The crust on the empanadas is fine and flaky, crimped and fried a deep bronze. It’s puffy where the layers have separated slightly. Inside is one of 18 possible fillings that range from banana Nutella with marshmallows to Texas brisket, spicy chilipanzinga to tuna or chorizo.

You’ll find juicy cheesesteak with onions and peppers; spinach and ricotta, the inside like spanakopita, bound with Parmesan. The criolla is one of the most traditional options, like a picadillo, with ground beef and onions, olives, and the sweetness of raisins, bound with egg. Dip it in the tangy variant on a chimichurri sauce with a dredge of dried herbs. Together, the flavors are delicious.

We love the oozy delight of the ham and blue cheese, a marriage like a cordon bleu of sorts, the piquant blue cheese tempered with mozzarella. And there is the sweet parcel of guava and cream cheese, with a Piet Mondrian cross-section, rosy pink fruit paste on one side, white creaminess on the other. The two sides meld together enticingly.

All the plump, well-filled parcels have flavor. And a note to the wise: you can pre-order so they’re piping hot when you get there. It’s a formula known by the people who stop by on their way to DFW airport: a hidden gem; a hot little hand pie.

“Our empanada is a little different,” Gordon says. It’s bigger than the average Argentine empanada, for one thing. (And yet still will only set you back $2.99.) “The crust is thin, because of my experience of making dough for Nabisco.” Gordon worked extensively in quality control in large-scale bakery empires, including Sunshine Biscuit company and Nabisco, which has over 150 bakeries internationally. He has traveled to China 30-40 times and covered South America, because of his bilingual advantage. He brings all this to bear at Empa Mundo.

“We put the filling wall to wall,” he says. “Baked empanadas look big when you take them in your hand, but there are gaps and they’re only half full.” It’s a function of the dough having to contain more fat to be tender. With his, “the dough is so thin. When you take it in your hand, it’s not even greasy.”
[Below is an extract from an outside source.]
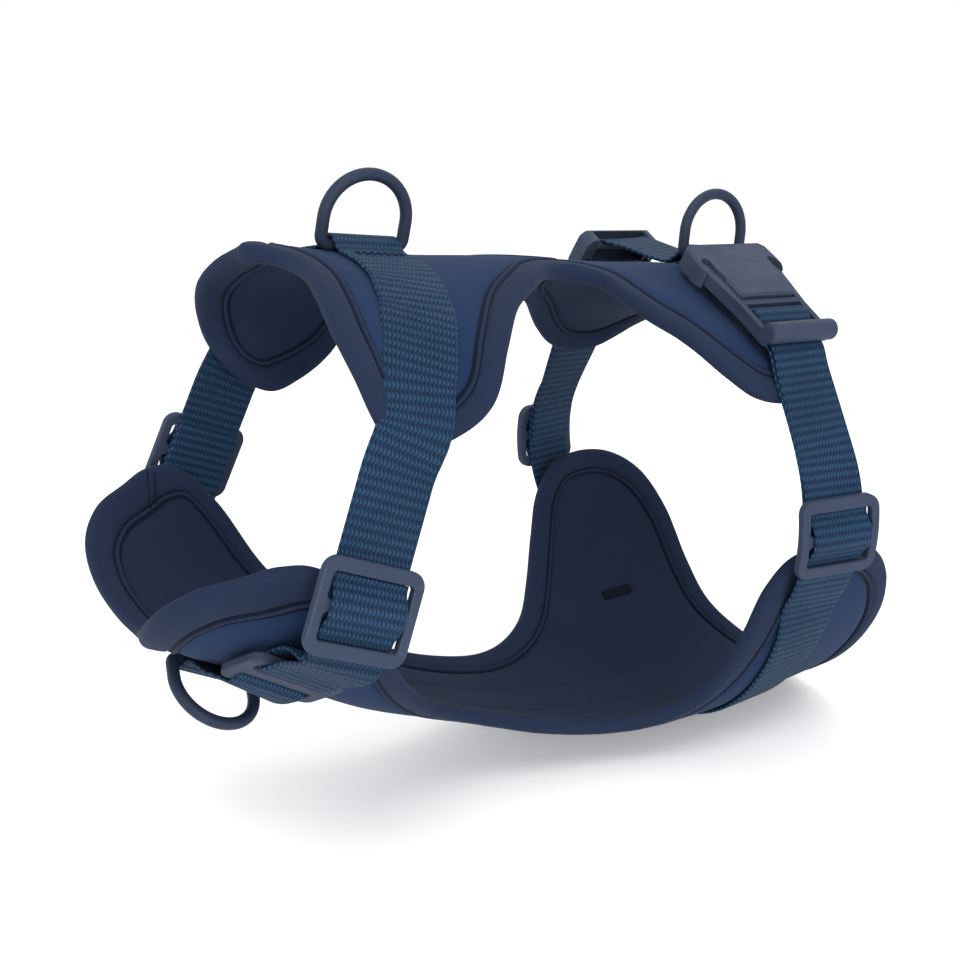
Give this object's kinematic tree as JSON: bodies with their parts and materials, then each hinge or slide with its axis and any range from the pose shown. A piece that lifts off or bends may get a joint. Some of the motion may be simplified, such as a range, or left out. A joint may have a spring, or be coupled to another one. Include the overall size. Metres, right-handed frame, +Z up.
{
  "type": "no pull dog harness",
  "caption": "Padded no pull dog harness with a saddle-shaped back panel, a belly and chest panel, webbing straps with sliders, side buckles and D-rings.",
  "frame": {"origin": "middle of the hollow that the dog's chest fills, on the mirror plane, midway between the top and bottom padding over the ribs", "axes": "+X towards the dog's tail, +Y towards its right side, +Z up as worn"},
  "size_m": [0.2965, 0.1886, 0.2272],
  "materials": {
    "cover": "smooth knitted face of padded cloth, navy",
    "lining": "soft knitted lining, dark navy",
    "foam": "closed-cell foam padding",
    "binding": "rolled cloth binding, navy",
    "webbing": "ribbed woven webbing, navy",
    "moulding": "matt moulded plastic, blue grey",
    "ring": "powder-coated steel, blue grey",
    "label": "flat heat-set patch, very dark navy"
  },
  "bodies": {
    "harness": {"back_binding": "binding", "back_cover": "cover", "back_foam": "foam", "back_lining": "lining", "back_piping": "binding", "buckle_socket_left": "moulding", "buckle_socket_right": "moulding", "chest_binding": "binding", "chest_cover": "cover", "chest_foam": "foam", "chest_lining": "lining", "chest_loop_left": "moulding", "chest_loop_right": "moulding", "chest_piping": "binding", "chest_webbing": "webbing", "front_ring_fold": "webbing", "girth_top_webbing": "webbing", "girth_webbing_left": "webbing", "girth_webbing_right": "webbing", "neck_webbing_left": "webbing", "neck_webbing_right": "webbing", "rear_base_webbing": "webbing", "size_label": "label"},
    "buckle_plug_left": {"buckle_plug_left": "moulding"},
    "buckle_plug_right": {"buckle_plug_right": "moulding"},
    "chest_d_ring": {"chest_d_ring": "ring"},
    "front_d_ring": {"front_d_ring": "ring"},
    "girth_slider_left": {"girth_slider_left": "moulding", "girth_slider_webbing_left": "webbing"},
    "girth_slider_right": {"girth_slider_right": "moulding", "girth_slider_webbing_right": "webbing"},
    "neck_slider_left": {"neck_slider_left": "moulding", "neck_slider_webbing_left": "webbing"},
    "neck_slider_right": {"neck_slider_right": "moulding", "neck_slider_webbing_right": "webbing"},
    "rear_d_ring": {"rear_d_ring": "ring"}
  },
  "joints": [
    {"name": "front_ring_swing", "type": "hinge", "parent": "harness", "child": "front_d_ring", "pos_m": [-0.04652, 0, 0.08804], "axis": [0.9949, 0, -0.1007], "range_deg": [-85, 62]},
    {"name": "rear_ring_swing", "type": "hinge", "parent": "harness", "child": "rear_d_ring", "pos_m": [0.10961, 0, 0.07574], "axis": [0.9962, 0, -0.0871], "range_deg": [-75, 58]},
    {"name": "chest_ring_swing", "type": "hinge", "parent": "harness", "child": "chest_d_ring", "pos_m": [-0.10724, 0, -0.04706], "axis": [0.8822, 0, -0.4708], "range_deg": [-8, 120]},
    {"name": "neck_slider_left_slide", "type": "slide", "parent": "harness", "child": "neck_slider_left", "axis": [0.3881, 0.1109, 0.9149], "range_m": [0, 0.02]},
    {"name": "neck_slider_right_slide", "type": "slide", "parent": "harness", "child": "neck_slider_right", "axis": [0.3881, -0.1109, 0.9149], "range_m": [-0.008, 0.012]},
    {"name": "girth_slider_left_slide", "type": "hinge", "parent": "harness", "child": "girth_slider_left", "pos_m": [0.10323, -0.03555, -0.0141], "axis": [-0.9848, 0.1736, 0], "range_deg": [-5, 13]},
    {"name": "girth_slider_right_slide", "type": "hinge", "parent": "harness", "child": "girth_slider_right", "pos_m": [0.10323, 0.03555, -0.0141], "axis": [0.9848, 0.1736, 0], "range_deg": [-5, 13]},
    {"name": "buckle_left_release", "type": "slide", "parent": "harness", "child": "buckle_plug_left", "axis": [-0.0601, -0.8612, -0.5047], "range_m": [0, 0.02], "deforming": ["girth_webbing_left"]},
    {"name": "buckle_right_release", "type": "slide", "parent": "harness", "child": "buckle_plug_right", "axis": [-0.0545, 0.5108, -0.858], "range_m": [0, 0.02], "deforming": ["girth_webbing_right"]}
  ]
}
Gordon started with a handful of options before slowly expanding. “I’m making ones more popular to me. They are the best I know from where I come from. And people may say, I don’t like this or that, but out of 18, you have many choices. I hope you will find the choice that will satisfy you.”

From a cramped set-up where dough equipment jockeyed with serving space, the shop evolved in 2014 when the Gordons were able to acquire a factory space where they now have four to five full-time employees making empanadas, which are frozen and brought to the store to be fried to order (or purchased to go by the half dozen or dozen). Since then, sales have more than doubled, Gordon says. They’ve only raised the price once in 8 years.

Meanwhile, they’re looking to expand. They could expand to delivery with UberEats; look into a food truck; or put in a shop near a university. They have takers. This may require more machines for the factory. But for Gordon, the bottom line is the empanadas. Especially on the quality side, he says: that can’t change.